__Given instruction__. Return the number of lines that contain the word "from", and return nothing else.

***

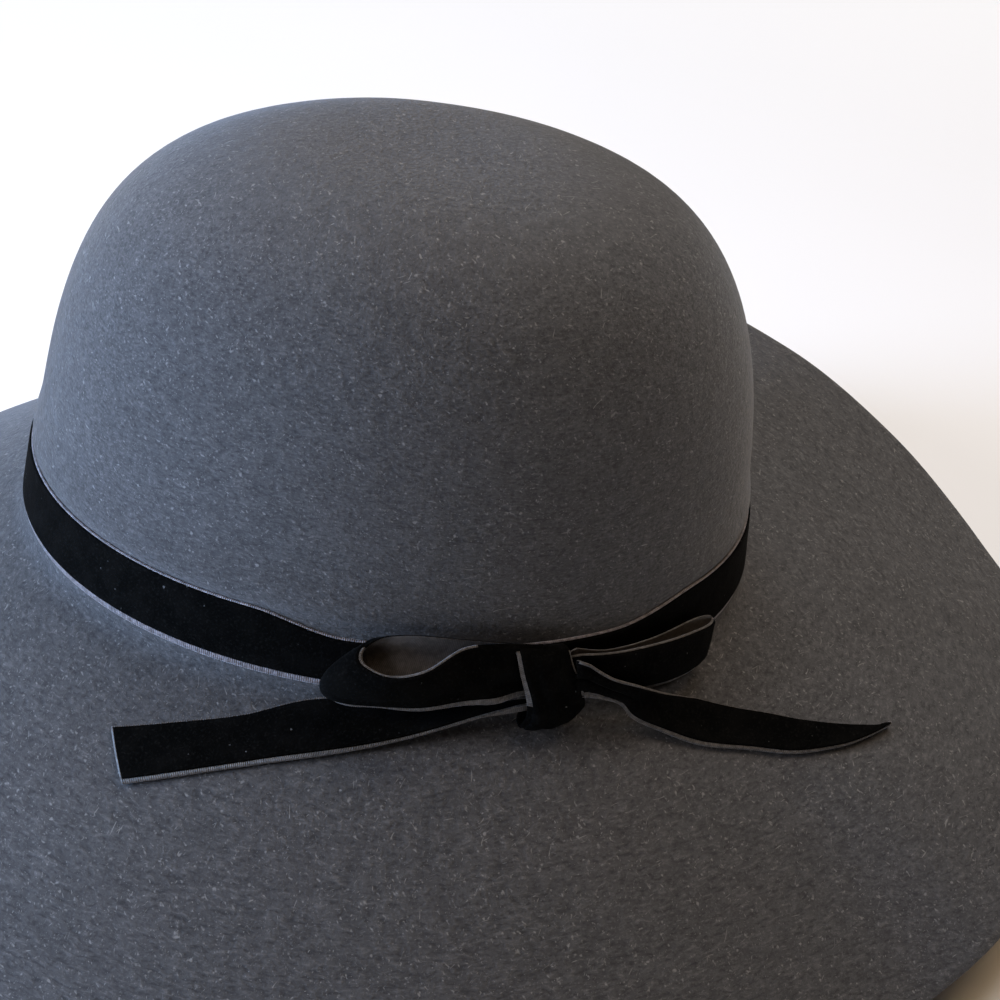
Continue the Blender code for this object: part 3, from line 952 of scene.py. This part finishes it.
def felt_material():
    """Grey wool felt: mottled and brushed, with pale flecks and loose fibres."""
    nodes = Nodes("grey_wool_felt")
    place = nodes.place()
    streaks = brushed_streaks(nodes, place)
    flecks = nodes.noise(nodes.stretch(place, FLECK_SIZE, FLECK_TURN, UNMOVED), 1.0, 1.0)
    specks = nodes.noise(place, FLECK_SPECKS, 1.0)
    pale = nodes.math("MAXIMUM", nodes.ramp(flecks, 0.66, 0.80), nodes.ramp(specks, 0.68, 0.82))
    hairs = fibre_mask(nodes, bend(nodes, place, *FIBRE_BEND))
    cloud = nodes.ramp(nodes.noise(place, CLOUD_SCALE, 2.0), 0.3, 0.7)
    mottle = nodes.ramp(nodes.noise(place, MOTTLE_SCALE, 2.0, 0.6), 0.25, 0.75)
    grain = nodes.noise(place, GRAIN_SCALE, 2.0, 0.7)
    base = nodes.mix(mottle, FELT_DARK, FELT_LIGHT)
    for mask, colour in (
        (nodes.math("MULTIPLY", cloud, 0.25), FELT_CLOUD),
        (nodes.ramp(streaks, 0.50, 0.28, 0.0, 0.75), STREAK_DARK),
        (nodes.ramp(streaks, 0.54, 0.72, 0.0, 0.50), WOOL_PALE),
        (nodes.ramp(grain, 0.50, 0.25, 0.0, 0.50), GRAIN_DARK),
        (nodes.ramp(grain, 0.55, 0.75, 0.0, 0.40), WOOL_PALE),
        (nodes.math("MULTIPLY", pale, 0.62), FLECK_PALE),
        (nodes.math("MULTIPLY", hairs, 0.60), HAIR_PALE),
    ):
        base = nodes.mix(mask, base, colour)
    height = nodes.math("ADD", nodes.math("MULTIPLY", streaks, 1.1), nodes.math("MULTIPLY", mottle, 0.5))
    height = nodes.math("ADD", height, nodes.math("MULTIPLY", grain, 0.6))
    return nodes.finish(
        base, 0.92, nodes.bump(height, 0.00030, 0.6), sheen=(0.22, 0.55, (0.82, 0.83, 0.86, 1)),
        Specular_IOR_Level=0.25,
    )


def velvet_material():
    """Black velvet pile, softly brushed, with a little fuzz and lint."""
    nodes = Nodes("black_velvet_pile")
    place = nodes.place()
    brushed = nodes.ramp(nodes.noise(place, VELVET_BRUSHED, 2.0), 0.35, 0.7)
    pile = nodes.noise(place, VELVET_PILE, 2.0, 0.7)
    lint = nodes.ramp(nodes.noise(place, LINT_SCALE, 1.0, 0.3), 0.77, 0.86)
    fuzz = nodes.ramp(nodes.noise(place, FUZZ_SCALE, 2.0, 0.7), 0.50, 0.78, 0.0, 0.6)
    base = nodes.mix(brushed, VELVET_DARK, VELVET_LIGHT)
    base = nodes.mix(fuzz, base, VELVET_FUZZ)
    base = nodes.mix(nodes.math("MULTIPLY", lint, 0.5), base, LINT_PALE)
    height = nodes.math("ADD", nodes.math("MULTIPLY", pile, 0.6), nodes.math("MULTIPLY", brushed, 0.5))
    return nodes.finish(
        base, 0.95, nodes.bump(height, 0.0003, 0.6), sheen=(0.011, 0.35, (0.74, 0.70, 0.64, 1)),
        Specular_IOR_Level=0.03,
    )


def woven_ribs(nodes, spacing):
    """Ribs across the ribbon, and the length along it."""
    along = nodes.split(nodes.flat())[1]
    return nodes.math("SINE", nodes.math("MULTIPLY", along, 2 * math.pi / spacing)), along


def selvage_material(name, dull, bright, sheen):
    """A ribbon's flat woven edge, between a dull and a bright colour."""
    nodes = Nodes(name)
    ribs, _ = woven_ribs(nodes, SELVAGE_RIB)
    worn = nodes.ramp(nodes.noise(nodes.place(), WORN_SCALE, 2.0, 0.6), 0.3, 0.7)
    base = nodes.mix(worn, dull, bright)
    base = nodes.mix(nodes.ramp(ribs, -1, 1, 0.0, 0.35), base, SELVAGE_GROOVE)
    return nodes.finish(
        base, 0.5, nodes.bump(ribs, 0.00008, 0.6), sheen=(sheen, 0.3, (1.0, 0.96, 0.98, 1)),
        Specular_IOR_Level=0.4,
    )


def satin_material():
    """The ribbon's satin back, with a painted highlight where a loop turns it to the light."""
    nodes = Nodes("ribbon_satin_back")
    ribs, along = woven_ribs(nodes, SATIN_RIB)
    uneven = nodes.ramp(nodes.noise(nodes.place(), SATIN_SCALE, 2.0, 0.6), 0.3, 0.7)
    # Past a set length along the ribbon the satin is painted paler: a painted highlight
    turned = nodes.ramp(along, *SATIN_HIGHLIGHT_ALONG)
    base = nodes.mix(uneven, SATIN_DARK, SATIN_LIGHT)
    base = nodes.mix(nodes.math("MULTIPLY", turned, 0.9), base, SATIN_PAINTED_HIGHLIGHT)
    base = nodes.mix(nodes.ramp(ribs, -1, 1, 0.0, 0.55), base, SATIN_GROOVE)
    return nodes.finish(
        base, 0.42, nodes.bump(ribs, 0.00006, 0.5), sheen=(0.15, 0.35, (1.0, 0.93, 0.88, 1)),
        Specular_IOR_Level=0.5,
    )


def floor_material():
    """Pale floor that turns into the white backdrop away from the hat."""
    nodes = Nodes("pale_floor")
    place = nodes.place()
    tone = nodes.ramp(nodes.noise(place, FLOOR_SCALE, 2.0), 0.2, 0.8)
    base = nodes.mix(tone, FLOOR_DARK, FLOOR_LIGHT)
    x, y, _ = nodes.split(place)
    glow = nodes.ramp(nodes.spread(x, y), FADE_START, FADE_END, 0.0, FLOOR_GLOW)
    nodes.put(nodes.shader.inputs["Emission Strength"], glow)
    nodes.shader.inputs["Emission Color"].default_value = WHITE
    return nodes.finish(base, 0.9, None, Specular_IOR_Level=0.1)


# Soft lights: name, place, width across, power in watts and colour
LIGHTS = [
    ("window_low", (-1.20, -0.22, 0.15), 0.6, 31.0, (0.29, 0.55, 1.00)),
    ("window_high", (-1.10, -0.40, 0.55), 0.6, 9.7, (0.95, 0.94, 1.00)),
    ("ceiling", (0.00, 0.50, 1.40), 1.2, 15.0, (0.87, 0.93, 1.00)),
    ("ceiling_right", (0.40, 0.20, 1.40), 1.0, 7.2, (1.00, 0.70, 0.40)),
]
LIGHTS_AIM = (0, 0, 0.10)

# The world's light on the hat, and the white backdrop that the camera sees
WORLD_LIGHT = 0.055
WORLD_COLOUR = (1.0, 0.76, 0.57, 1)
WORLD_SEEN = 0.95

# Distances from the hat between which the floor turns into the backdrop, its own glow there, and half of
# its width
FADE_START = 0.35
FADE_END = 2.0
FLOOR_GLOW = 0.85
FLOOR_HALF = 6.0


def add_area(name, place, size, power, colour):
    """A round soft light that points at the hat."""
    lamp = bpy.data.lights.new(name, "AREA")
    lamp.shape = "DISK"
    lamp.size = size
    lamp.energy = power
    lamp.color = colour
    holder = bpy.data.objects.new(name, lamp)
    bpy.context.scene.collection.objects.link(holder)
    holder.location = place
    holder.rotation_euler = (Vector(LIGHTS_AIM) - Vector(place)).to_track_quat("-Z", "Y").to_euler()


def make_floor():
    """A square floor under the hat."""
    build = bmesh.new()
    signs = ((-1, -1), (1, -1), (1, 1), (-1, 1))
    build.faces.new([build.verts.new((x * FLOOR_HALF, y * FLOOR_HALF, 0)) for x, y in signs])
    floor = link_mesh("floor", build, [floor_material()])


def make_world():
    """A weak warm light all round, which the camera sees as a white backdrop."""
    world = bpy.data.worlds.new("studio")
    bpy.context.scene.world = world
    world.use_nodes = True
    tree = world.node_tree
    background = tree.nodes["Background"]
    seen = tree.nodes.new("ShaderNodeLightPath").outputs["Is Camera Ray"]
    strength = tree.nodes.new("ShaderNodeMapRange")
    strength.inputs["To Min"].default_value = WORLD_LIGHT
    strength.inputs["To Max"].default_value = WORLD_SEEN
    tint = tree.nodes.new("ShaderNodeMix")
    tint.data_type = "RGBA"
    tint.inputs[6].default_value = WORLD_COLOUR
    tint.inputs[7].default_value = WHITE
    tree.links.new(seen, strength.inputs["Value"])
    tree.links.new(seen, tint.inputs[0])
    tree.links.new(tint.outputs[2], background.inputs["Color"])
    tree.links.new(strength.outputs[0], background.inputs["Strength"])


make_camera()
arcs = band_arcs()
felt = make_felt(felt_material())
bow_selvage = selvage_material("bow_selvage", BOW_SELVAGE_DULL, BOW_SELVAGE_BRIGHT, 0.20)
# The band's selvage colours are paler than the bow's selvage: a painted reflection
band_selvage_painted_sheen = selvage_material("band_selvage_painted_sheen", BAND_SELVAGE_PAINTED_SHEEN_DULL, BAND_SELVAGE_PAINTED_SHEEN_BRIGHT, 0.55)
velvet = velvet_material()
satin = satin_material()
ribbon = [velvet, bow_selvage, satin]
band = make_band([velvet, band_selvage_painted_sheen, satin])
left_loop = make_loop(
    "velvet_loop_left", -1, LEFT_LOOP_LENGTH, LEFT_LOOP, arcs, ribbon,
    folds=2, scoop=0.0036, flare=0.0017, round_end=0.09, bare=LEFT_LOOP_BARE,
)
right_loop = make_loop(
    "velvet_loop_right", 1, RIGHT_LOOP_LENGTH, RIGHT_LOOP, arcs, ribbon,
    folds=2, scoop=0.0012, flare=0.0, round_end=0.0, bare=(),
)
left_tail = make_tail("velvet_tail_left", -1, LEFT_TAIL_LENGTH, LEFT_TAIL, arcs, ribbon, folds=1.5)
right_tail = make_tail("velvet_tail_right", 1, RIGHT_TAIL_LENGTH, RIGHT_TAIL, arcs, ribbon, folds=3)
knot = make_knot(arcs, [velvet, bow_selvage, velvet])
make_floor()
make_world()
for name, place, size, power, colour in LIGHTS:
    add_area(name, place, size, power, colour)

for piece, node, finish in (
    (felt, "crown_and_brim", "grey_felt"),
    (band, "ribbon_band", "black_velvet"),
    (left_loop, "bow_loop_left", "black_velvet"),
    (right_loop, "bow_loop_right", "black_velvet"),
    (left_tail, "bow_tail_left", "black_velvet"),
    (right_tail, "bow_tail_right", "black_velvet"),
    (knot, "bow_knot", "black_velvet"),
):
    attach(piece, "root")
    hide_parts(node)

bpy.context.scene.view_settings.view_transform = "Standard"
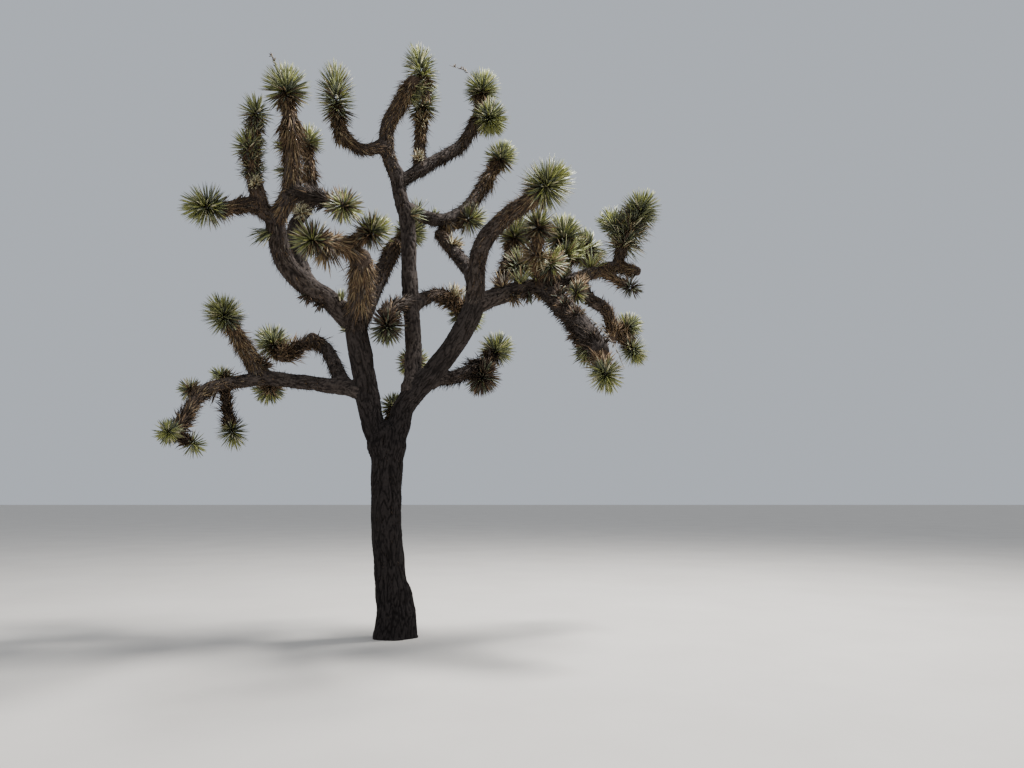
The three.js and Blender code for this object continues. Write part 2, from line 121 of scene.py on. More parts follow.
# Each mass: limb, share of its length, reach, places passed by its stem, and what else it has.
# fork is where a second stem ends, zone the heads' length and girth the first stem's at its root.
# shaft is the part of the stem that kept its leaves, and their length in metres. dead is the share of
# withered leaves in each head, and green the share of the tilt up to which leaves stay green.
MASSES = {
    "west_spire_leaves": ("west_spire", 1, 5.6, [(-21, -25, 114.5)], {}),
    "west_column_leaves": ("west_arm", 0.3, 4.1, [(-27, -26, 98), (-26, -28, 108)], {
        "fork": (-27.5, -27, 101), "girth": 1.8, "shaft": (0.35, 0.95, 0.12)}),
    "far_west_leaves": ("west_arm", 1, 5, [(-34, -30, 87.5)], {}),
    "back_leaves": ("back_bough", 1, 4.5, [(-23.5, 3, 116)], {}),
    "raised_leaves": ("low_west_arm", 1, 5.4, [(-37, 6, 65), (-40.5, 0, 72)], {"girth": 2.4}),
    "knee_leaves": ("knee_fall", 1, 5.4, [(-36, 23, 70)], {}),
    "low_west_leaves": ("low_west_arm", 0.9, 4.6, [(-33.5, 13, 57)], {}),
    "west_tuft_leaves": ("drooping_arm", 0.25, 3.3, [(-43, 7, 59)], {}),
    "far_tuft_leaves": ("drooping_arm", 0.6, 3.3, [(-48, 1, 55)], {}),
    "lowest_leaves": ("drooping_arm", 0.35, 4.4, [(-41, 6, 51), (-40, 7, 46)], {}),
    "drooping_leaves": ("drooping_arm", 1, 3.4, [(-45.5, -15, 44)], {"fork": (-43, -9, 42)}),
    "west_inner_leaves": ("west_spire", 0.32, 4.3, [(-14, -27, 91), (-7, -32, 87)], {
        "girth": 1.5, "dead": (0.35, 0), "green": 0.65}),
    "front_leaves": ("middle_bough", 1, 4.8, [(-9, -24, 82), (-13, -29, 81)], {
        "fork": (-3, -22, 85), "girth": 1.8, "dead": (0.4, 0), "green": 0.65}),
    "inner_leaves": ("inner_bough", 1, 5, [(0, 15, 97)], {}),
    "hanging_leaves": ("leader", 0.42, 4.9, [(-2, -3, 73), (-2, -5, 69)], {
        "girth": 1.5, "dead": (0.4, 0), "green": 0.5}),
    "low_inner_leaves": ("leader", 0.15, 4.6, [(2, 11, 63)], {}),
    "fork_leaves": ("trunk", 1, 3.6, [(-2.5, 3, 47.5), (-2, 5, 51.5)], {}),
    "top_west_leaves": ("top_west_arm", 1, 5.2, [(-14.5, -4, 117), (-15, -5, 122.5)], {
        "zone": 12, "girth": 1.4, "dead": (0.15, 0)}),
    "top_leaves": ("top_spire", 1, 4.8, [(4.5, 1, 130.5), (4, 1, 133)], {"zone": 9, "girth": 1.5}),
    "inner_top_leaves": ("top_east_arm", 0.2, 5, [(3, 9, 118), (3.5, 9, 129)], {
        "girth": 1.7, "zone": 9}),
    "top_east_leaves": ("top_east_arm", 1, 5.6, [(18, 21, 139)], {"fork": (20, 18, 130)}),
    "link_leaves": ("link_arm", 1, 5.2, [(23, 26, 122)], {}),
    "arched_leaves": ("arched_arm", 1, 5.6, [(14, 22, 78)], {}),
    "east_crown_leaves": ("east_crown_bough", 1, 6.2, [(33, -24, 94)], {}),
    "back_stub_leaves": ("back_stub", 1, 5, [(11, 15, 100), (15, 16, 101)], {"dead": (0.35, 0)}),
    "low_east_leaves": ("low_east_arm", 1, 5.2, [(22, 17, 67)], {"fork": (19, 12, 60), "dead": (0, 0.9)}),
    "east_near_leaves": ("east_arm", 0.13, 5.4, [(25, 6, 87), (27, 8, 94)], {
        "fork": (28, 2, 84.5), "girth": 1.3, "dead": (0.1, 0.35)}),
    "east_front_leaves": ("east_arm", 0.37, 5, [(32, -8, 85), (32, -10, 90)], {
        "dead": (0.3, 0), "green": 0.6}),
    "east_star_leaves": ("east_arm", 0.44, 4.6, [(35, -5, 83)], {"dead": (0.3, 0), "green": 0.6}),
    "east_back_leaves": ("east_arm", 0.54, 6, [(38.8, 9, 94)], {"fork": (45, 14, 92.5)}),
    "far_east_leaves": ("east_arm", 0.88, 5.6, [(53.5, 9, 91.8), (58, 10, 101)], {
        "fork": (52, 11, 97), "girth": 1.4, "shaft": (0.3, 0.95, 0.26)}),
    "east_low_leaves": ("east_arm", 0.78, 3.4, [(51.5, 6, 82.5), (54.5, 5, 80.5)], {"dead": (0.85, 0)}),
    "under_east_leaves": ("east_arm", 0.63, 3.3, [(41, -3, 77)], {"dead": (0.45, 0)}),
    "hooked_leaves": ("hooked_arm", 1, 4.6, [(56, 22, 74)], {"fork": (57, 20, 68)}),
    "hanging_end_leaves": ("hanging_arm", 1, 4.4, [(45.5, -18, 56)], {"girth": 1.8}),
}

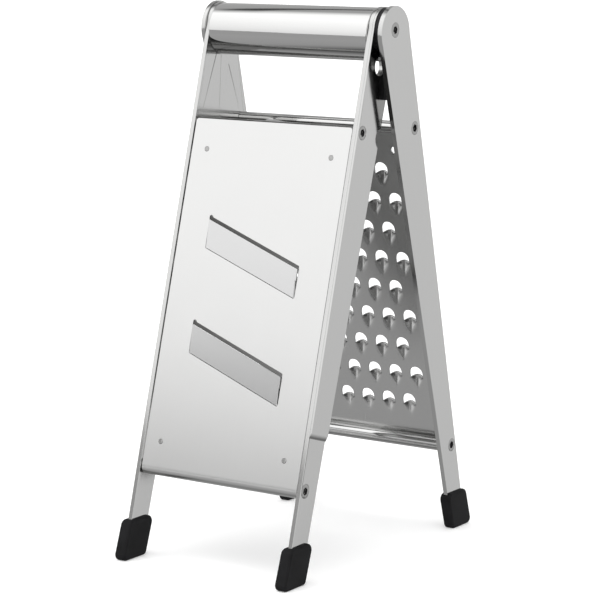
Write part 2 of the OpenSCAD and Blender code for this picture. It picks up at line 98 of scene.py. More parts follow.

***

__Exercise solution__. 4